DATA EXTRACT:
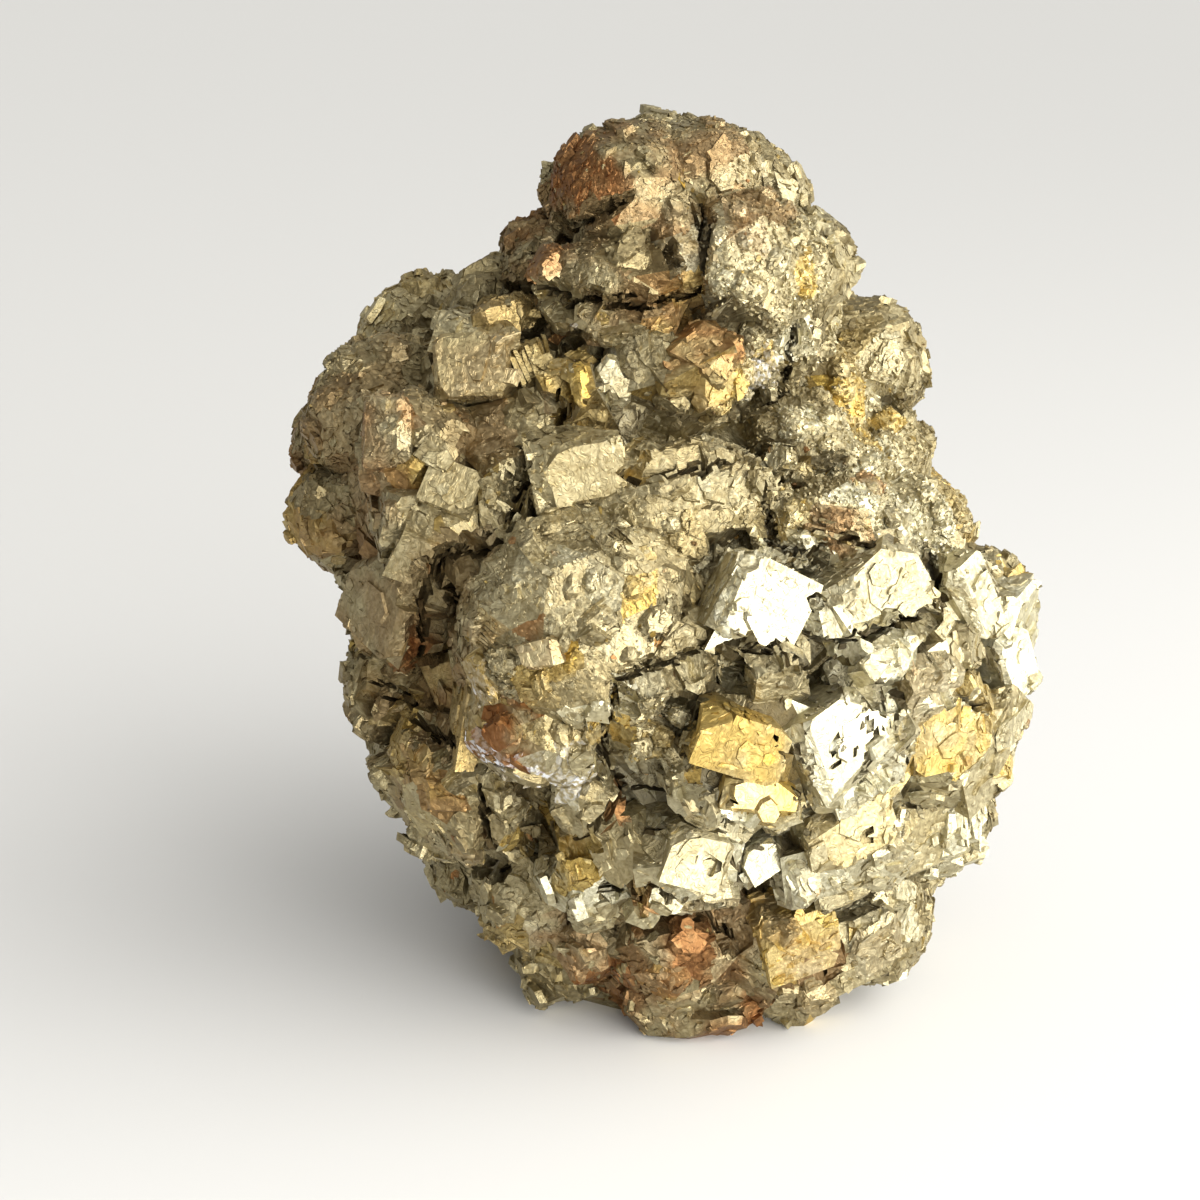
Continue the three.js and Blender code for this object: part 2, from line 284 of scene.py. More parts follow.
def scatter(mesh, count, rng, weight=None):
    """Random points on a mesh, by area and weight, with the outward direction and the face at each."""
    tris, faces = triangles(mesh)
    points = read(mesh.vertices, "co")
    a, b, c = (points[tris[:, number]] for number in range(3))
    cross = np.cross(b - a, c - a)
    areas = np.linalg.norm(cross, axis=1)
    shares = areas if weight is None else areas * weight((a + b + c) / 3)
    picks = rng.choice(len(areas), count, p=shares / shares.sum())
    u, v = rng.random((2, count))
    flip = u + v > 1
    u[flip], v[flip] = 1 - u[flip], 1 - v[flip]
    at = a[picks] + u[:, None] * (b - a)[picks] + v[:, None] * (c - a)[picks]
    return at, cross[picks] / areas[picks][:, None], faces[picks]


def tree_of(points):
    tree = KDTree(len(points))
    for index, point in enumerate(points):
        tree.insert(point, index)
    tree.balance()
    return tree


def thinned(points, gaps, kept_first=0):
    """The points that keep their own gap from every one kept before them. The first ones always stay."""
    tree, dropped, kept = tree_of(points), np.zeros(len(points), bool), []
    for index, gap in enumerate(gaps):
        if index < kept_first or not dropped[index]:
            kept.append(index)
            for _, other, _ in tree.find_range(points[index], gap):
                dropped[other] = True
    return np.array(kept)


rng = np.random.default_rng(21)
tries = 4500
turned, tilted, spins = (np.radians([row[number] for row in large]) for number in (1, 2, 3))
large_out = np.stack([np.sin(turned) * np.cos(tilted), -np.cos(turned) * np.cos(tilted), np.sin(tilted)], 1)
sunk = 0.3 * MM
large_at = np.array([place(*row[0]) for row in large]) - sunk * large_out
large_widths = np.array([row[4] for row in large])
at, outs, _ = scatter(skin.data, tries, rng)
druse, grain = spots(at, druse_spots), spots(at, grain_spots)
block = spots(at, block_spots) * (1 - druse) * (1 - grain)
knobby = spots(at, knob_spots) * (1 - druse)
fine = spots(at, fine_spots) * (1 - knobby)
growth = 1 + 0.3 * block - 0.35 * druse - 0.55 * grain - 0.45 * fine - 0.15 * knobby
across = rng.uniform(2.6, 4.8, tries) * growth
open_way = lobe_openness(at, outs)
across *= 0.3 + 0.7 * open_way ** 2
room = np.linalg.norm(at[:, None] - large_at[None], axis=2) / MM - 0.45 * large_widths
across = np.minimum(across, np.maximum(2 * room.min(1) + 0.6, 1.2))
gaps = np.concatenate([0.58 * large_widths, across * (0.68 + 0.12 * knobby)]) * MM
at = np.concatenate([large_at, at - outs * (shut(open_way) * 0.75 * deepest)[:, None]])
kept = thinned(at, gaps, len(large))
more = kept[len(large):] - len(large)
family = {"at": at[kept], "out": np.concatenate([large_out, outs[more]])}
across = across[more]
sizes = np.stack([across, across * rng.uniform(0.6, 1, len(more)), np.minimum(across * 0.9, 2)], 1)
family["size"] = np.concatenate([[(row[4], row[5], 4) for row in large], sizes]) * MM
family["turn"] = framed(family["out"], np.concatenate([spins, rng.random(len(more)) * 2 * math.pi]))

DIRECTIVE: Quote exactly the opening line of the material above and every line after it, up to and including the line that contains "return np.array(kept)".

FINAL RESULT:
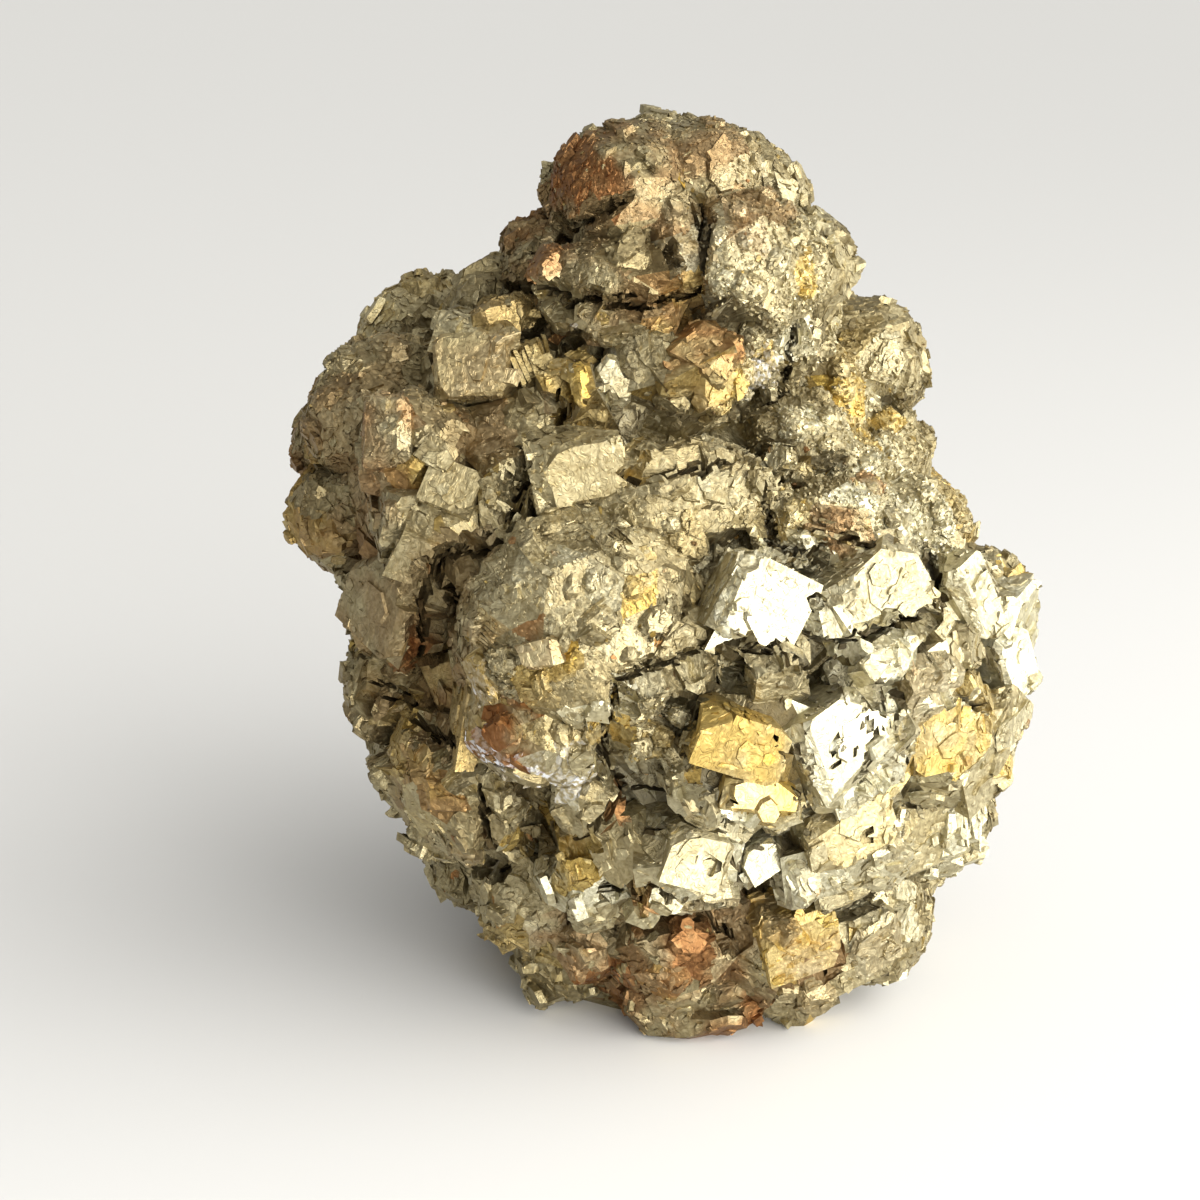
Continue the three.js and Blender code for this object: part 2, from line 284 of scene.py. More parts follow.
def scatter(mesh, count, rng, weight=None):
    """Random points on a mesh, by area and weight, with the outward direction and the face at each."""
    tris, faces = triangles(mesh)
    points = read(mesh.vertices, "co")
    a, b, c = (points[tris[:, number]] for number in range(3))
    cross = np.cross(b - a, c - a)
    areas = np.linalg.norm(cross, axis=1)
    shares = areas if weight is None else areas * weight((a + b + c) / 3)
    picks = rng.choice(len(areas), count, p=shares / shares.sum())
    u, v = rng.random((2, count))
    flip = u + v > 1
    u[flip], v[flip] = 1 - u[flip], 1 - v[flip]
    at = a[picks] + u[:, None] * (b - a)[picks] + v[:, None] * (c - a)[picks]
    return at, cross[picks] / areas[picks][:, None], faces[picks]


def tree_of(points):
    tree = KDTree(len(points))
    for index, point in enumerate(points):
        tree.insert(point, index)
    tree.balance()
    return tree


def thinned(points, gaps, kept_first=0):
    """The points that keep their own gap from every one kept before them. The first ones always stay."""
    tree, dropped, kept = tree_of(points), np.zeros(len(points), bool), []
    for index, gap in enumerate(gaps):
        if index < kept_first or not dropped[index]:
            kept.append(index)
            for _, other, _ in tree.find_range(points[index], gap):
                dropped[other] = True
    return np.array(kept)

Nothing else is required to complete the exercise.